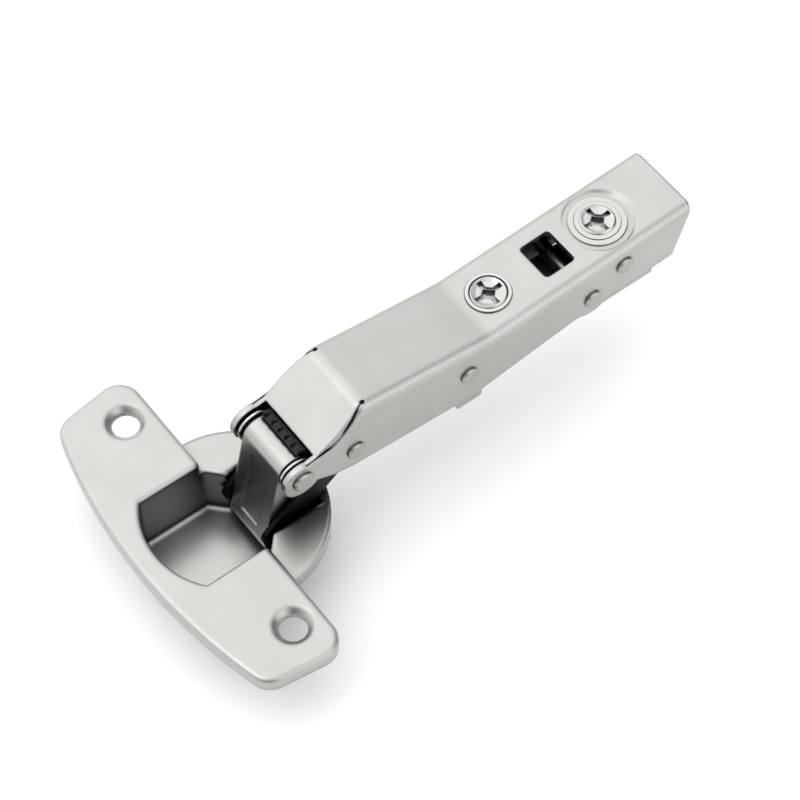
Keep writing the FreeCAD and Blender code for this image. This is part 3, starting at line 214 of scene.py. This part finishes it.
tree.links.new(inside.outputs["Result"], well.inputs[1])
wall = add_node(tree, "ShaderNodeMath", {"operation": "MULTIPLY"})
tree.links.new(well.outputs["Value"], wall.inputs[0])
tree.links.new(inward.outputs["Result"], wall.inputs[1])
shade = add_node(tree, "ShaderNodeMapRange", {"To Min": 1.0, "To Max": WALL_SHADE}, {"Value": wall.outputs["Value"]})
painted_wall_shade = add_node(tree, "ShaderNodeVectorMath", {"operation": "SCALE"},
                     {"Vector": shader.inputs["Base Color"].links[0].from_socket, "Scale": shade.outputs["Result"]})
tree.links.new(painted_wall_shade.outputs["Vector"], shader.inputs["Base Color"])
dress(["hinge_cup"], drawn)

# Pins and the damper's rod
# Turned steel pins, nickel-plated like the sheet and riveted over, so their heads
# are a little smoother and darker than the pressed faces round them.
PIN_NODES = ["cup_axle", "nose_pin", "link_pin", "hook_pin", "guide_pin", "tail_pin", "carrier_axle", "catch_axle",
             "damper_rod"]
dress(PIN_NODES, plated("nickel_plated_pin", "#A9A8A5", "#9F9E9A", 0.27, 0.05, 0.25, 0.002))

# Spacers on the nose pin, inner link and its studs
# The rubbing steel parts, black from a manganese phosphate bath that holds the oil; the black
# also stands for painted shade, so that they show as dark gaps beside the roll and in the cup's slot.
BLACK_NODES = ["left_spacer", "right_spacer", "inner_link", "left_stud", "right_stud"]
dress(BLACK_NODES, plated("black_phosphate_and_gap_shade", "#1E1E1E", "#171717", 0.5, 0.05, 0.2, 0.002))

# Thrust washers on the spacers
# Thin hard washers pressed on the black sleeves, one on each side of the roll, that keep
# the link clear of the arm's sides: each a bright rim between two dark gaps.
WASHER_OUTER = 0.0036
WASHER_HOLE = 0.00292
WASHER_THICK = 0.0005
WASHER_SIDE = 0.00625
WASHER_EDGE = 0.00014
NOSE_PIN_X = 0.0098
NOSE_PIN_Z = 0.0123
thrust_plate = plated("thrust_washer_nickel", "#C6C5C3", "#BEBDBA", 0.2, 0.03, 0.25, 0.001)
for side, way in (("left", 1), ("right", -1)):
    bpy.ops.object.select_all(action="DESELECT")
    bpy.ops.mesh.primitive_cylinder_add(vertices=72, radius=WASHER_OUTER, depth=WASHER_THICK, end_fill_type="NOTHING",
                                        location=(NOSE_PIN_X, way * WASHER_SIDE, NOSE_PIN_Z),
                                        rotation=(math.pi / 2, 0, 0))
    washer = bpy.context.object
    washer.name = side + "_thrust_washer"
    bpy.ops.object.transform_apply(location=True, rotation=True, scale=True)
    ring = washer.modifiers.new("hole", "SOLIDIFY")
    ring.thickness = WASHER_OUTER - WASHER_HOLE
    ring.offset = -1
    edge = washer.modifiers.new("tumbled_edge", "BEVEL")
    edge.width = WASHER_EDGE
    edge.segments = 3
    edge.limit_method = "ANGLE"
    for modifier in ("hole", "tumbled_edge"):
        bpy.ops.object.modifier_apply(modifier=modifier)
    bpy.ops.object.shade_smooth_by_angle(angle=math.radians(50))
    washer.data.materials.append(thrust_plate)
    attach(washer, "arm")

# Adjusting screws
# Cold-headed steel screws and their bush and ring with a bright nickel plate, the
# shiniest metal on the hinge.
SCREW_NODES = ["side_screw", "side_screw_collar", "depth_cam_screw", "depth_cam_ring"]
# The short reach and low deepest value make the painted shade in their slots and recesses nearly black.
dress(SCREW_NODES, plated("bright_nickel_plate", "#BAB9B6", "#B2B1AE", 0.17, 0.04, 0.3, 0.001,
                          edge_mm=0.15, recess_mm=3, deepest=0.05))

# Damper housing, plunger and slide block
# Injection-moulded acetal, black right through, from a spark-eroded mould: a low even
# gloss over a grain of 0.2 mm.
PLASTIC_NODES = ["damper_housing", "spring_plunger", "slide_block"]
ACETAL_IOR = 1.4
PORE_MM = 0.2
PORE_DEPTH_MM = 0.004
acetal, tree, shader = new_material("black_moulded_acetal", "#0B0B0C", 0.42)
shader.inputs["IOR"].default_value = ACETAL_IOR
place = add_node(tree, "ShaderNodeTexCoord").outputs["Object"]
pores = add_node(tree, "ShaderNodeTexNoise", {"Scale": 1000 / PORE_MM, "Detail": 2.0}, {"Vector": place})
bump = add_node(tree, "ShaderNodeBump", {"Strength": 0.4, "Distance": PORE_DEPTH_MM / 1000},
                {"Height": pores.outputs["Fac"]})
tree.links.new(bump.outputs["Normal"], shader.inputs["Normal"])
dress(PLASTIC_NODES, acetal)

# Springs
# Hard-drawn spring wire for the closing spring and hardened strip for the catch's leaf,
# bare but oiled: darker and bluer than the plated parts.
SPRING_NODES = ["closing_spring", "catch_spring"]
dress(SPRING_NODES, plated("oiled_spring_steel", "#8F9092", "#77787A", 0.3, 0.05, 0.3, 0.002))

-.-.-

Problem requirements :: Each line of the material should be duplicated exactly, please.

Solution for this exercise ::
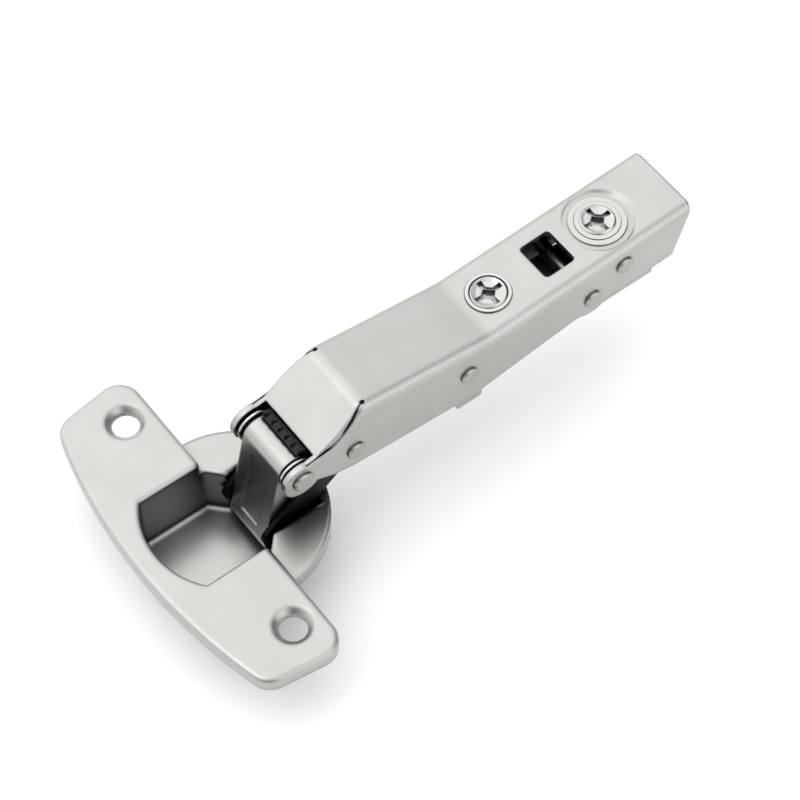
Keep writing the FreeCAD and Blender code for this image. This is part 3, starting at line 214 of scene.py. This part finishes it.
tree.links.new(inside.outputs["Result"], well.inputs[1])
wall = add_node(tree, "ShaderNodeMath", {"operation": "MULTIPLY"})
tree.links.new(well.outputs["Value"], wall.inputs[0])
tree.links.new(inward.outputs["Result"], wall.inputs[1])
shade = add_node(tree, "ShaderNodeMapRange", {"To Min": 1.0, "To Max": WALL_SHADE}, {"Value": wall.outputs["Value"]})
painted_wall_shade = add_node(tree, "ShaderNodeVectorMath", {"operation": "SCALE"},
                     {"Vector": shader.inputs["Base Color"].links[0].from_socket, "Scale": shade.outputs["Result"]})
tree.links.new(painted_wall_shade.outputs["Vector"], shader.inputs["Base Color"])
dress(["hinge_cup"], drawn)

# Pins and the damper's rod
# Turned steel pins, nickel-plated like the sheet and riveted over, so their heads
# are a little smoother and darker than the pressed faces round them.
PIN_NODES = ["cup_axle", "nose_pin", "link_pin", "hook_pin", "guide_pin", "tail_pin", "carrier_axle", "catch_axle",
             "damper_rod"]
dress(PIN_NODES, plated("nickel_plated_pin", "#A9A8A5", "#9F9E9A", 0.27, 0.05, 0.25, 0.002))

# Spacers on the nose pin, inner link and its studs
# The rubbing steel parts, black from a manganese phosphate bath that holds the oil; the black
# also stands for painted shade, so that they show as dark gaps beside the roll and in the cup's slot.
BLACK_NODES = ["left_spacer", "right_spacer", "inner_link", "left_stud", "right_stud"]
dress(BLACK_NODES, plated("black_phosphate_and_gap_shade", "#1E1E1E", "#171717", 0.5, 0.05, 0.2, 0.002))

# Thrust washers on the spacers
# Thin hard washers pressed on the black sleeves, one on each side of the roll, that keep
# the link clear of the arm's sides: each a bright rim between two dark gaps.
WASHER_OUTER = 0.0036
WASHER_HOLE = 0.00292
WASHER_THICK = 0.0005
WASHER_SIDE = 0.00625
WASHER_EDGE = 0.00014
NOSE_PIN_X = 0.0098
NOSE_PIN_Z = 0.0123
thrust_plate = plated("thrust_washer_nickel", "#C6C5C3", "#BEBDBA", 0.2, 0.03, 0.25, 0.001)
for side, way in (("left", 1), ("right", -1)):
    bpy.ops.object.select_all(action="DESELECT")
    bpy.ops.mesh.primitive_cylinder_add(vertices=72, radius=WASHER_OUTER, depth=WASHER_THICK, end_fill_type="NOTHING",
                                        location=(NOSE_PIN_X, way * WASHER_SIDE, NOSE_PIN_Z),
                                        rotation=(math.pi / 2, 0, 0))
    washer = bpy.context.object
    washer.name = side + "_thrust_washer"
    bpy.ops.object.transform_apply(location=True, rotation=True, scale=True)
    ring = washer.modifiers.new("hole", "SOLIDIFY")
    ring.thickness = WASHER_OUTER - WASHER_HOLE
    ring.offset = -1
    edge = washer.modifiers.new("tumbled_edge", "BEVEL")
    edge.width = WASHER_EDGE
    edge.segments = 3
    edge.limit_method = "ANGLE"
    for modifier in ("hole", "tumbled_edge"):
        bpy.ops.object.modifier_apply(modifier=modifier)
    bpy.ops.object.shade_smooth_by_angle(angle=math.radians(50))
    washer.data.materials.append(thrust_plate)
    attach(washer, "arm")

# Adjusting screws
# Cold-headed steel screws and their bush and ring with a bright nickel plate, the
# shiniest metal on the hinge.
SCREW_NODES = ["side_screw", "side_screw_collar", "depth_cam_screw", "depth_cam_ring"]
# The short reach and low deepest value make the painted shade in their slots and recesses nearly black.
dress(SCREW_NODES, plated("bright_nickel_plate", "#BAB9B6", "#B2B1AE", 0.17, 0.04, 0.3, 0.001,
                          edge_mm=0.15, recess_mm=3, deepest=0.05))

# Damper housing, plunger and slide block
# Injection-moulded acetal, black right through, from a spark-eroded mould: a low even
# gloss over a grain of 0.2 mm.
PLASTIC_NODES = ["damper_housing", "spring_plunger", "slide_block"]
ACETAL_IOR = 1.4
PORE_MM = 0.2
PORE_DEPTH_MM = 0.004
acetal, tree, shader = new_material("black_moulded_acetal", "#0B0B0C", 0.42)
shader.inputs["IOR"].default_value = ACETAL_IOR
place = add_node(tree, "ShaderNodeTexCoord").outputs["Object"]
pores = add_node(tree, "ShaderNodeTexNoise", {"Scale": 1000 / PORE_MM, "Detail": 2.0}, {"Vector": place})
bump = add_node(tree, "ShaderNodeBump", {"Strength": 0.4, "Distance": PORE_DEPTH_MM / 1000},
                {"Height": pores.outputs["Fac"]})
tree.links.new(bump.outputs["Normal"], shader.inputs["Normal"])
dress(PLASTIC_NODES, acetal)

# Springs
# Hard-drawn spring wire for the closing spring and hardened strip for the catch's leaf,
# bare but oiled: darker and bluer than the plated parts.
SPRING_NODES = ["closing_spring", "catch_spring"]
dress(SPRING_NODES, plated("oiled_spring_steel", "#8F9092", "#77787A", 0.3, 0.05, 0.3, 0.002))